Testdatei.txt habe ich jetzt nur als Beispiel angeführt. Jedoch findet er die Datei, die er suchen soll, einfach nicht. Wenn ich den Befehl im CMD eingebe, kommt "Syntaxfehler".

Da mir hier einer weiterhelen?

MfG Salo


----------



## deepthroat (5. Februar 2008)

Hi.

Was meinst du denn mit "suchen"?

Der Syntaxfehler kommt daher, weil du die Syntax nicht eingehalten hast. Der rename Befehl besitzt keine Optionen: es gibt keine /s Option und der Befehl hat genau 2 Parameter. Siehe "help rename".

Gruß


----------



## Salomonis (5. Februar 2008)

Naja, mit "suchen" meine ich halt, dass er eine Datei, die in irgendeinem Ordner liegt (wo auch immer) sucht, findet und dann umbenennt.
Die Batch soll also die Festplatte nach dieser einzelnen Datei durchsuchen und wenn gefunden, umbenennen...


----------



## olqs (5. Februar 2008)

Einen Teil deines Batch Skriptes hast du ja schon gefunden, nämlich rename.

Jetzt brauchst du noch einen Befehl der dir die Datei sucht, z.B. 'dir' und etwas das mit dem Output von 'dir' dann was anfangen kann, z.B. eine for Schleife.

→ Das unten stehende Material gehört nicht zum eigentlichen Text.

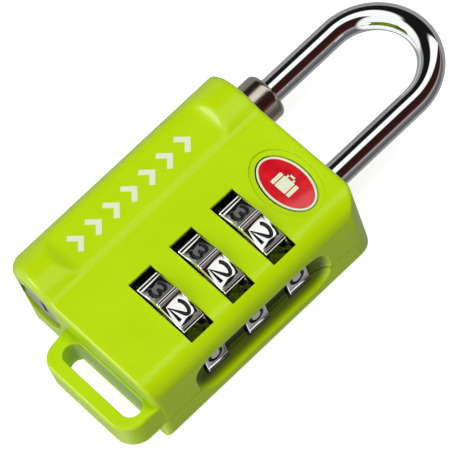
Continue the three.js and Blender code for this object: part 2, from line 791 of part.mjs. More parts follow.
const plugClip = () => {
  const low = barrelTop + restGap;
  return openRing(tailRadius + restGap, plugRadius + clipReach, ringMouth, keyX, low, low + clipThickness);
};

// ---------------------------------------------------------------- assembly

const finish = {
  shell: { color: 0xb2d800, roughness: 0.3, metalness: 0.0 },
  chrome: { color: 0xdcdfe2, roughness: 0.08, metalness: 1.0 },
  nickel: { color: 0xb8ad9c, roughness: 0.25, metalness: 1.0 },
  steel: { color: 0x9a9da0, roughness: 0.35, metalness: 1.0 },
  brass: { color: 0xc8a656, roughness: 0.35, metalness: 1.0 },
  zinc: { color: 0xa2a4a5, roughness: 0.45, metalness: 1.0 },
  enamel: { color: 0xd0142c, roughness: 0.2, metalness: 0.0 },
};

const group = new THREE.Group();

const place = (name, solid, look) => {
  const mesh = new THREE.Mesh(geometryOf(solid), new THREE.MeshStandardMaterial(finish[look]));
  mesh.name = name;
  group.add(mesh);
};

place("front_shell", frontShell(), "shell");
place("rear_shell", rearShell(), "shell");
place("badge_inlay", badgeInlay(), "enamel");
pinPlaces.forEach((at, i) => place(`drive_pin_${i + 1}`, drivePin(at), "steel"));

for (let k = 0; k < dialCount; k++) {
  place(`dial_${k + 1}`, numberDial(k), "chrome");
  place(`clutch_sleeve_${k + 1}`, clutchSleeve(k), "brass");
}
place("detent_spring", detentSpring(), "steel");

place("shackle", shackle(), "chrome");
place("spring_seat_ring", springSeatRing(), "steel");
place("lift_spring", liftSpring(), "steel");

place("collar", collar(), "nickel");
place("latch_carriage", latchCarriage(), "zinc");
place("cam_follower_pin", camFollowerPin(), "steel");
place("collar_spring", collarSpring(), "steel");
place("cam_drum", camDrum(), "brass");

place("key_barrel", keyBarrel(), "brass");
place("key_plug", keyPlug(), "zinc");
place("plug_clip", plugClip(), "steel");
for (let i = 0; i < waferCount; i++) {
  place(`wafer_${i + 1}`, wafer(i), "brass");
}

export default group;
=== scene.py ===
import math

import bmesh
import bpy
from mathutils import Matrix, Vector


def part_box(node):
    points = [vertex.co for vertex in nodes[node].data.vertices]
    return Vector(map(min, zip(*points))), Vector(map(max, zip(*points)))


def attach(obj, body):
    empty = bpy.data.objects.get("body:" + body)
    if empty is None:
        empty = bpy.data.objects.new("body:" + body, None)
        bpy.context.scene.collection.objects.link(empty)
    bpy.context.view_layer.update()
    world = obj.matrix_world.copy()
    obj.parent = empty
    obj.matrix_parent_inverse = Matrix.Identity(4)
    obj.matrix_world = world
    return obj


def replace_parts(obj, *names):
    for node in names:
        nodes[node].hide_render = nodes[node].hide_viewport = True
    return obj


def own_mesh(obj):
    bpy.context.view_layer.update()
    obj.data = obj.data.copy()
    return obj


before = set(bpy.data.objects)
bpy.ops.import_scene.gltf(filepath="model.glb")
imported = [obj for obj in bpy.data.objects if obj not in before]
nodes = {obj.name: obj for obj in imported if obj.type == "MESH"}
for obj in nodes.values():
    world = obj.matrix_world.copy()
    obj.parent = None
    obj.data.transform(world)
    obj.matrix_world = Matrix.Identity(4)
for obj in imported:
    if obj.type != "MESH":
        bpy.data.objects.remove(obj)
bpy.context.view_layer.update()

MM = 0.001


# ---------------------------------------------------------------- sizes read from the frame

def box(node):
    """A node's lowest and highest corners, in millimetres."""
    low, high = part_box(node)
    return low / MM, high / MM


def middle(*names):
    """The middle of the box round one or more nodes."""
    boxes = [box(name) for name in names]
    low = Vector([min(b[0][i] for b in boxes) for i in range(3)])
    high = Vector([max(b[1][i] for b in boxes) for i in range(3)])
    return (low + high) / 2


CASE_LOW, CASE_HIGH = box("rear_shell")
FRONT_HIGH = box("front_shell")[1]
SHACKLE_LOW, SHACKLE_HIGH = box("shackle")
COLLAR_LOW, COLLAR_HIGH = box("collar")
BADGE_LOW, BADGE_HIGH = box("badge_inlay")

AXIS_Z = middle("shackle").z
WIRE = (SHACKLE_HIGH.z - SHACKLE_LOW.z) / 2
DIAL_X = SHACKLE_HIGH.x - WIRE
KEY_X = middle("collar").x
LEFT, RIGHT = CASE_LOW.x, CASE_HIGH.x
BOTTOM, TOP = CASE_LOW.y, CASE_HIGH.y
PARTING_Z = CASE_HIGH.z
DIALS = ("dial_1", "dial_2", "dial_3")
FACETS = 10

# the front's section: a round column, a hollow crease beside it and the main face
FACE_RISE = 6.0
FACE_Z = AXIS_Z + FACE_RISE
COLUMN_RADIUS = FRONT_HIGH.z - AXIS_Z
CREASE = 2.0
CREASE_Z = FACE_Z + CREASE
CREASE_X = KEY_X + math.sqrt((COLUMN_RADIUS + CREASE) ** 2 - (CREASE_Z - AXIS_Z) ** 2)
COLUMN_END_X = KEY_X + (CREASE_X - KEY_X) * COLUMN_RADIUS / (COLUMN_RADIUS + CREASE)
SIDE_EDGE = 3.0
PLAN_CORNERS = {(-1, -1): 4.6, (1, -1): 1.3, (1, 1): 4.0, (-1, 1): 1.5}

# the flat for the label, cut into the column
LABEL_DEPTH = 1.12
LABEL_Z = FRONT_HIGH.z - LABEL_DEPTH
LABEL_ENDS = (-13.9, 14.0)
LABEL_SLOPE = 0.7
LABEL_BLEND = 0.4
LABEL_FOOT = 0.8

# the strap slot, as the line along its middle
SLOT_LEFT, SLOT_RIGHT = RIGHT - 15.2, RIGHT - 3.35
SLOT_Y = BOTTOM - 1.9
SLOT_RADIUS = 1.6
LOOP_BELOW_PARTING = 0.6


# ---------------------------------------------------------------- shader nodes

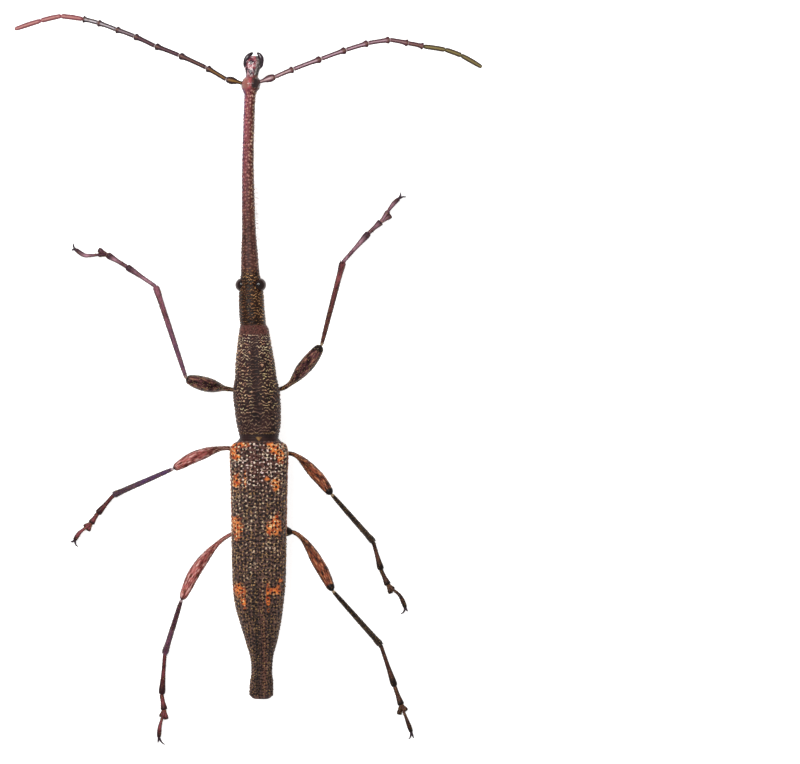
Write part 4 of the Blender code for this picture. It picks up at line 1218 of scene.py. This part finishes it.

Wenn du die Hilfe zu 'for' und zu 'dir' durchliest, solllte das kein so ein Problem mehr sein.


----------



## Salomonis (5. Februar 2008)

Könnt ihr mir nicht einfach schnell den Code sagen? Wenn ich da wieder was finden soll, klapps am Ende eh wieder nicht...


----------



## olqs (5. Februar 2008)

Aber du wolltest es doch selbst hinbekommen, oder nicht?

Du hast gefragt, ob dir jemand weiterhelfen kann, weil du das nicht hinbekommst. Das haben wir gemacht. Ich seh da jetzt nicht wirklich die Tragik, wenn du deine Versuche hier postest und wir dann in Tipps geben.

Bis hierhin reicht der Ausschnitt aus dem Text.